The UCLA football program is entering the 2013 season with a lot of uncertainty throughout its depth chart. One of the biggest questions for the Bruins coaches as spring practice kicks into full gear is: Who is going to replace Johnathan Franklin at the running back position?
In 2012, running back was one of the few positions that head coach Jim Mora and his staff had absolute certainty about. Franklin was entering his senior season as a third-year starter with high expectations. He did not disappoint, being crowned the school's all-time leading rusher, but now Franklin is testing the waters of the NFL, and the Bruins have massive shoes to fill.

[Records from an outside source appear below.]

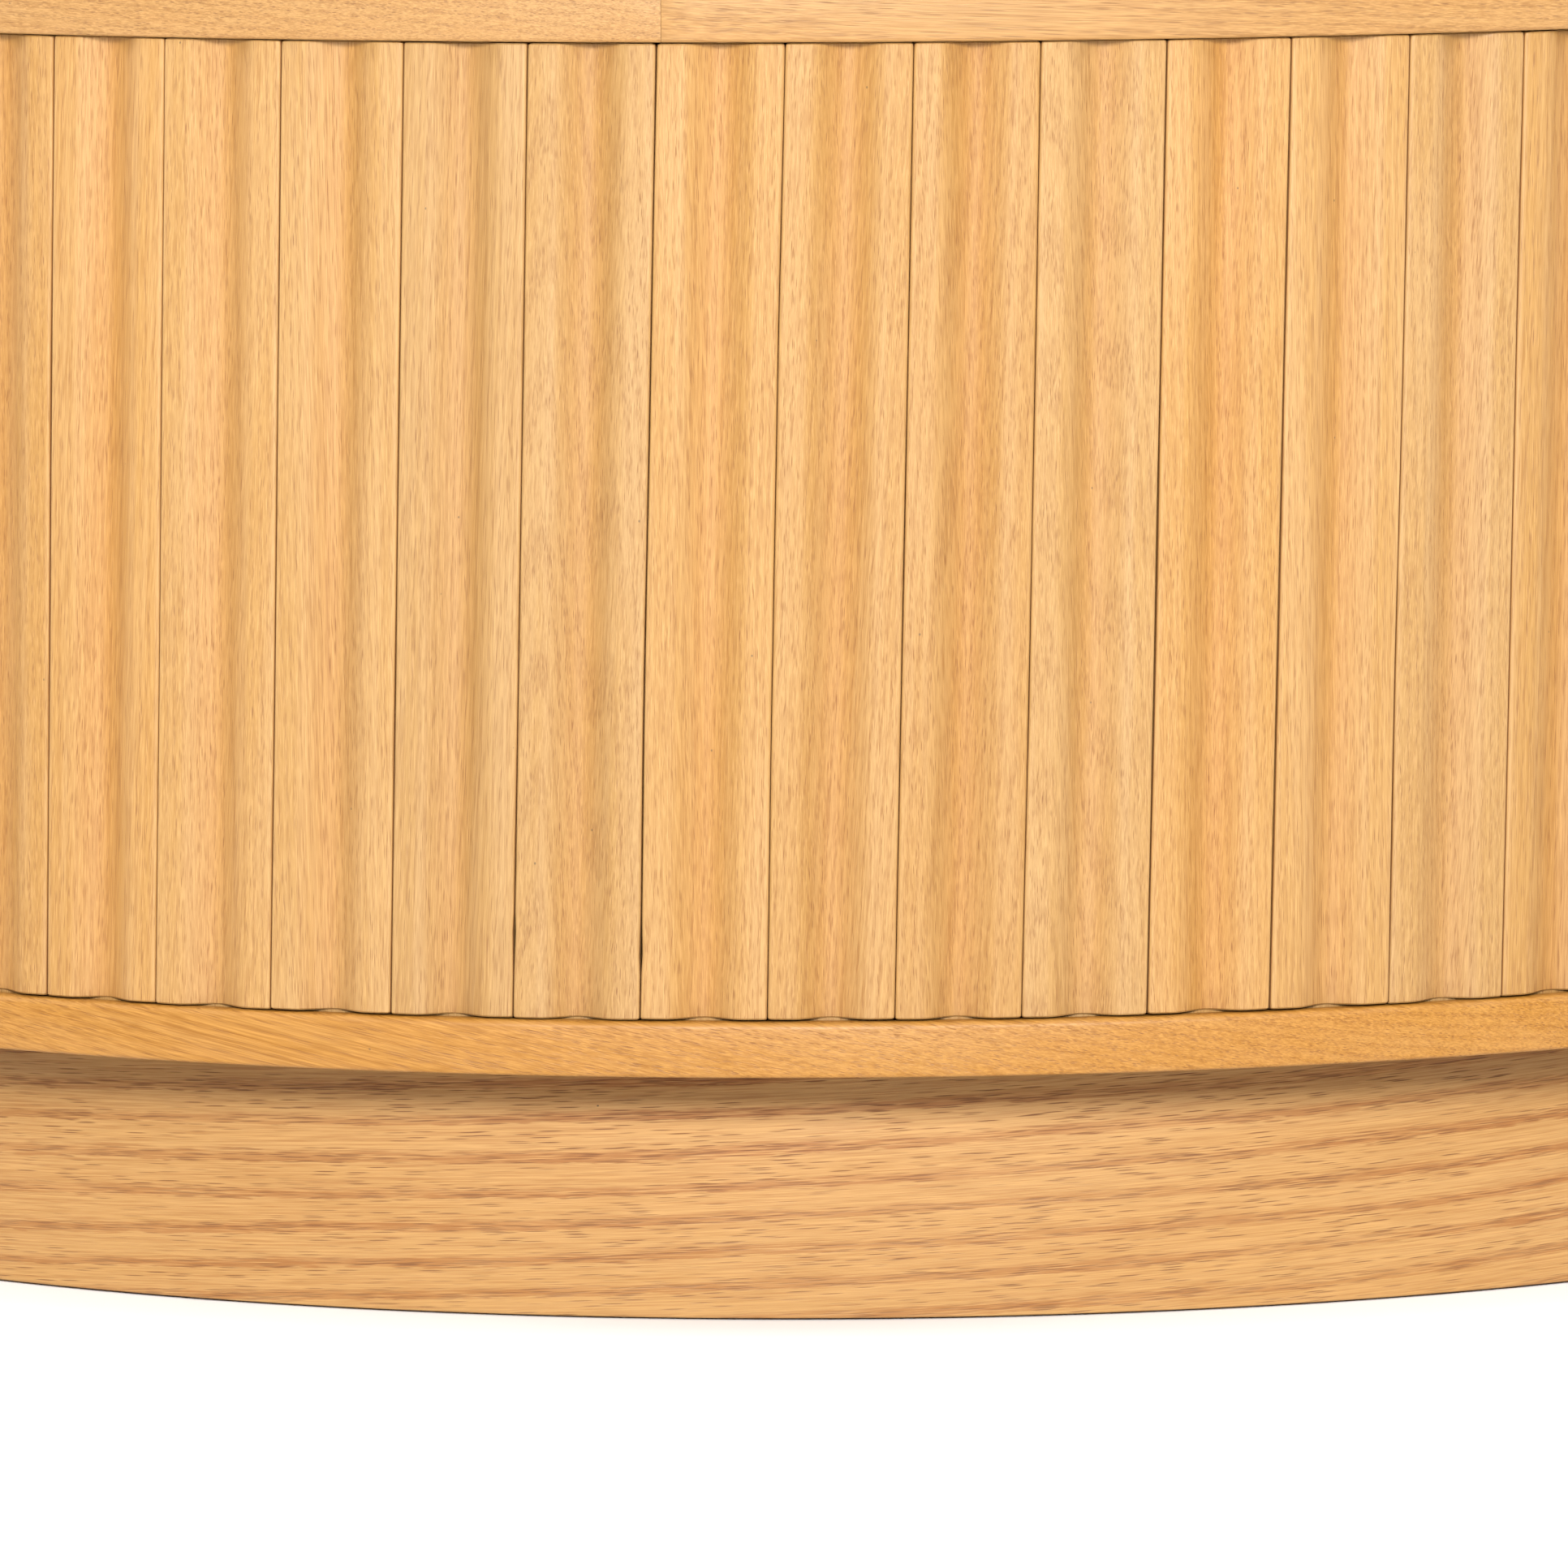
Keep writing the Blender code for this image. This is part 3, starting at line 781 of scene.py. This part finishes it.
def specks(g, wood, strength):
    """A few small round specks of dirt, in one cell of about thirty."""
    cells = g.cells(wood, (260.0, 260.0, 190.0))
    chosen = g.node("SeparateColor", (cells["Color"],)).outputs[0]
    round_spot = g.span(cells["Distance"], 0.085, 0.05)
    return g.math("MULTIPLY", round_spot, g.span(chosen, 0.965, 0.97, 0.0, strength))


def toned(g, colour, look):
    """The colour as this piece has it: pieces differ in hue, depth and value by their tone."""
    tone = g.field("tone")
    other = g.math("FRACT", g.math("MULTIPLY", tone, 7.3))
    shade = g.node("HueSaturation")
    g.set(shade.inputs["Hue"], g.span(tone, 0.0, 1.0, *look["tone_hue"]))
    g.set(shade.inputs["Saturation"], g.span(tone, 0.0, 1.0, *look["tone_depth"]))
    g.set(shade.inputs["Value"], g.span(other, 0.0, 1.0, *look["tone_value"]))
    g.set(shade.inputs["Color"], colour)
    return shade.outputs[0]


def rubbing_and_painted_light(g, wood, wear_sheen_and_shade, edge, colour, light):
    """The colour with painted shade in the hollows, pale edges for rubbing and a painted highlight,
    and painted shade in the seams.
    """
    rubbed_and_sheen = g.span(g.noise(wood, (400.0, 400.0, 40.0)), 0.35, 0.65, 0.22, 0.55)
    # Painted shade in the flute hollows.
    hollow = g.math("MAXIMUM", g.math("MULTIPLY", wear_sheen_and_shade, -1.0), 0.0)
    colour = g.mix(g.math("MULTIPLY", hollow, 0.45), colour, HOLLOW_SHADE_TINT, "MULTIPLY")
    # Pale edges: rubbing and a painted highlight.
    colour = g.mix(g.math("MULTIPLY", edge, rubbed_and_sheen), colour, brighter(light, 1.2))
    # Painted shade at the outermost edges and in the seams.
    return g.mix(g.span(edge, 0.90, 0.99, 0.0, 0.85), colour, SEAM_SHADE)


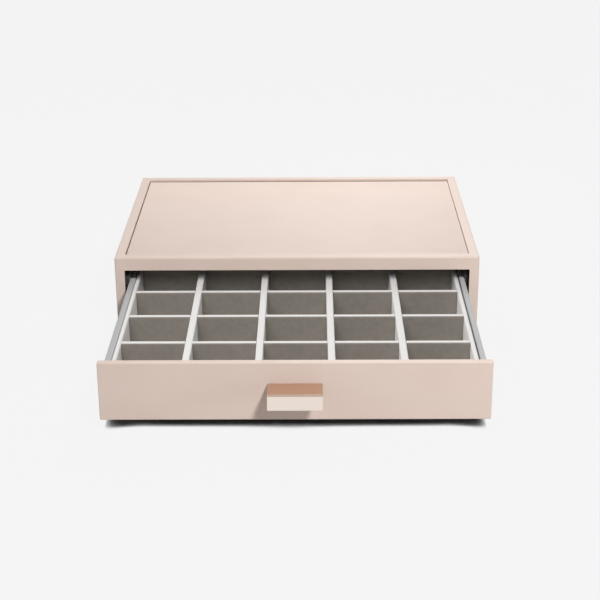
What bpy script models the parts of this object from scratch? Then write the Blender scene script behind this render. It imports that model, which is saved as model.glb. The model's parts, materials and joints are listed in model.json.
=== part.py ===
"""Jewelry drawer: a stackable case with a divided drawer, drawn out to its stops.

Metres, +Z up. The origin is the centre of the case's footprint, on the surface that it stands on.
The drawer comes out towards -Y.
"""

import math

import bmesh
import bpy
from mathutils import Vector

# Clearances
FIT_GAP = 0.0003
FRONT_SIDE_GAP = 0.0020
FRONT_TOP_GAP = 0.0010
REAR_CLEARANCE = 0.0010
STACK_CLEARANCE = 0.0010
CUT_OVERRUN = 0.0020

# Case boards
CASE_WIDTH = 0.3650
CASE_DEPTH = 0.2720
CASE_HEIGHT = 0.0800
SIDE_THICKNESS = 0.0095
RAIL_THICKNESS = 0.0100
RAIL_HEIGHT = 0.0135
BACK_THICKNESS = 0.0060
REAR_RIM_THICKNESS = 0.0100
TOP_PANEL_THICKNESS = 0.0060
TOP_RECESS = 0.0020
BOTTOM_PANEL_THICKNESS = 0.0079
BASE_PAD_THICKNESS = 0.0018
CASE_EDGE_RADIUS = 0.0009

# Runners inside the case
EAR_DROP = 0.0058
EAR_HEIGHT = 0.0180
KICKER_HEIGHT = 0.0090
GLIDE_THICKNESS = 0.0012
GLIDE_WIDTH = 0.0080
RUNNER_EDGE_RADIUS = 0.0003

# Drawer box
DRAWER_ENGAGED_LENGTH = 0.0427
SIDE_SPACE = 0.0040
FRONT_THICKNESS = 0.0070
FRONT_EDGE_RADIUS = 0.0008
RIM_DROP = 0.0114
DRAWER_SIDE_THICKNESS = 0.0054
DRAWER_BACK_THICKNESS = 0.0045
DRAWER_BOTTOM_THICKNESS = 0.0030
GROOVE_DEPTH = 0.0025
GROOVE_LIFT = 0.0030
LINED_EDGE_RADIUS = 0.0010

# Tray with its compartments
COLUMNS = 5
ROWS = 4
TRAY_WALL_THICKNESS = 0.0047
TRAY_BASE_THICKNESS = 0.0020
DIVIDER_THICKNESS = 0.0065
DIVIDER_EDGE_RADIUS = 0.0022

# Bent sheet pull and its screws
PULL_WIDTH = 0.0475
PULL_REACH = 0.0250
PULL_SHEET = 0.0012
PULL_BEND_RADIUS = 0.0002
PULL_LIP_HEIGHT = 0.0145
PULL_FLANGE_HEIGHT = 0.0150
PULL_DROP = 0.0190
SCREW_SPACING = 0.0280
SCREW_RADIUS = 0.0015
SCREW_HEAD_RADIUS = 0.0028
SCREW_HEAD_HEIGHT = 0.0016
SCREW_HEAD_CROWN = 0.0004
SCREW_SOCKET_RADIUS = 0.0011
SCREW_SOCKET_DEPTH = 0.0009

# Facets
EDGE_SEGMENTS = 2
DIVIDER_EDGE_SEGMENTS = 3
BEND_SEGMENTS = 5
SCREW_SEGMENTS = 24
HEX_SIDES = 6
SMOOTH_ANGLE = math.radians(40)
BEVEL_ANGLE = math.radians(35)

# Places in the case
FRONT_PLANE = -CASE_DEPTH / 2
REAR_PLANE = CASE_DEPTH / 2
BAY_REAR = REAR_PLANE - BACK_THICKNESS
BAY_HALF_WIDTH = CASE_WIDTH / 2 - SIDE_THICKNESS
BOARD_BOTTOM = BASE_PAD_THICKNESS + FIT_GAP
BAY_FLOOR = BOARD_BOTTOM + BOTTOM_PANEL_THICKNESS
OPENING_TOP = CASE_HEIGHT - RAIL_HEIGHT
INSIDE_HALF_WIDTH = BAY_HALF_WIDTH - FIT_GAP

# Drawer sizes that follow from the case
DRAWER_DEPTH = BAY_REAR - FRONT_PLANE - REAR_CLEARANCE
DRAWER_TRAVEL = DRAWER_DEPTH - DRAWER_ENGAGED_LENGTH
FRONT_HALF_WIDTH = BAY_HALF_WIDTH - FRONT_SIDE_GAP
FRONT_BOTTOM = BAY_FLOOR + FRONT_TOP_GAP
FRONT_HEIGHT = OPENING_TOP - FRONT_TOP_GAP - FRONT_BOTTOM
LINED_TOP = FRONT_BOTTOM + FRONT_HEIGHT - RIM_DROP
DRAWER_HALF_WIDTH = BAY_HALF_WIDTH - SIDE_SPACE
SIDE_BOTTOM = BAY_FLOOR + FIT_GAP + GLIDE_THICKNESS + FIT_GAP
BOTTOM_BOARD_LOW = SIDE_BOTTOM + GROOVE_LIFT
BOTTOM_BOARD_HIGH = BOTTOM_BOARD_LOW + DRAWER_BOTTOM_THICKNESS

# Runner places: the guide fills the height under the ears, and the kicker lies over them
EAR_HIGH = LINED_TOP - EAR_DROP
EAR_LOW = EAR_HIGH - EAR_HEIGHT
GUIDE_LOW = BAY_FLOOR + FIT_GAP
GUIDE_HIGH = EAR_LOW - FIT_GAP
KICKER_LOW = EAR_HIGH + FIT_GAP
RUNNER_INNER = DRAWER_HALF_WIDTH + FIT_GAP
RUNNER_FRONT = FRONT_PLANE + FRONT_THICKNESS + FIT_GAP
RUNNER_REAR = BAY_REAR - FIT_GAP

# Depths inside the drawer, backwards from its front face
BOX_FRONT = FRONT_THICKNESS + FIT_GAP
BACK_FRONT_FACE = DRAWER_DEPTH - DRAWER_BACK_THICKNESS
BOX_REAR = BACK_FRONT_FACE - FIT_GAP
TRAY_INNER_FRONT = BOX_FRONT + TRAY_WALL_THICKNESS
TRAY_INNER_REAR = BOX_REAR - TRAY_WALL_THICKNESS

# Tray heights and widths
TRAY_HALF_WIDTH = DRAWER_HALF_WIDTH - DRAWER_SIDE_THICKNESS - FIT_GAP
CELLS_HALF_WIDTH = TRAY_HALF_WIDTH - TRAY_WALL_THICKNESS
TRAY_BOTTOM = BOTTOM_BOARD_HIGH + FIT_GAP
DIVIDER_BOTTOM = TRAY_BOTTOM + TRAY_BASE_THICKNESS + FIT_GAP
DIVIDER_MIDDLE = (DIVIDER_BOTTOM + LINED_TOP) / 2
COLUMN_PITCH = (2 * CELLS_HALF_WIDTH + DIVIDER_THICKNESS) / COLUMNS
ROW_PITCH = (TRAY_INNER_REAR - TRAY_INNER_FRONT + DIVIDER_THICKNESS) / ROWS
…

Fortunately for Mora, his core of running backs is full of talented players. The Bruins have five backs with a chance at the starting job. Paul Perkins and Steven Manfro are exciting young runners with plenty of room to grow, while Malcolm Jones is back in Westwood after deciding not to transfer from the program.
Realistically, however, the battle for the starting job will come down to the two most experienced backs in the program: Jordan James and Damien Thigpen.
James and Thigpen are equally worthy candidates for UCLA's starting running back job. Both are very skilled players with plenty of in-game experience. James has 81 career rushes for 302 yards, while Thigpen has carried the ball 77 times for 384 yards. They are also similarly sized, scat-style backs; James is 5'9", 193 pounds, and Thigpen is 5'8", 180 pounds. So, with little on paper to separate the two, who should get the nod from the coaching staff?
The answer is Damien Thigpen.
Before tearing his ACL in Week 12 of last season, Thigpen was one of the most effective weapons for the Bruins offense. Thigpen was third on the team in rushing, averaging 26.2 yards per game despite missing the final three games of the season. He was very adept at catching the ball out of the backfield, making 18 catches for 211 yards and two touchdowns, and was also the team's leading kick returner, averaging 26.9 yards a return.
Stats aside, Thigpen displays many of the attributes of a starting running back. Thigpen is a strong north-south runner with extremely fast feet. He hits the line with decisiveness and displays great vision, identifying holes as they are just opening up. If you want to take a look at what I'm talking about, watch this video of Thigpen carrying the ball.
This decisiveness and vision is where Thigpen has the clear advantage over James.
James has all the talent in the world and immediately passes the eye test for what a college running back should look like. He is very solidly built, has elite speed and displays a shifty elusiveness that would make any running backs coach salivate.
However, when watching James, it seems that he spends far too much time running east-west and often misses open holes. In 60 attempts in 2012, James averaged 3.5 yards per carry and had 17 runs that went for a loss or no gain. Thigpen, on the other hand, averaged 5.2 yards per carry on 51 attempts and only had nine runs that went for negative or no yards.
If James can learn to find the holes and hit them with speed, he may develop into one of the top running backs in the country. Until then, Thigpen should get the nod as the more experienced, decisive runner.
According to Jack Wang of Inside UCLA, James is entering the spring at the top spot on the depth chart and Thigpen will not participate in the camp as he recoveries from knee surgery. When Thigpen returns for summer practice, the starting job should immediately be back in question.
If Mora and his coaching staff want to get the most out of their running back position in 2013, they should tab Thigpen as their man.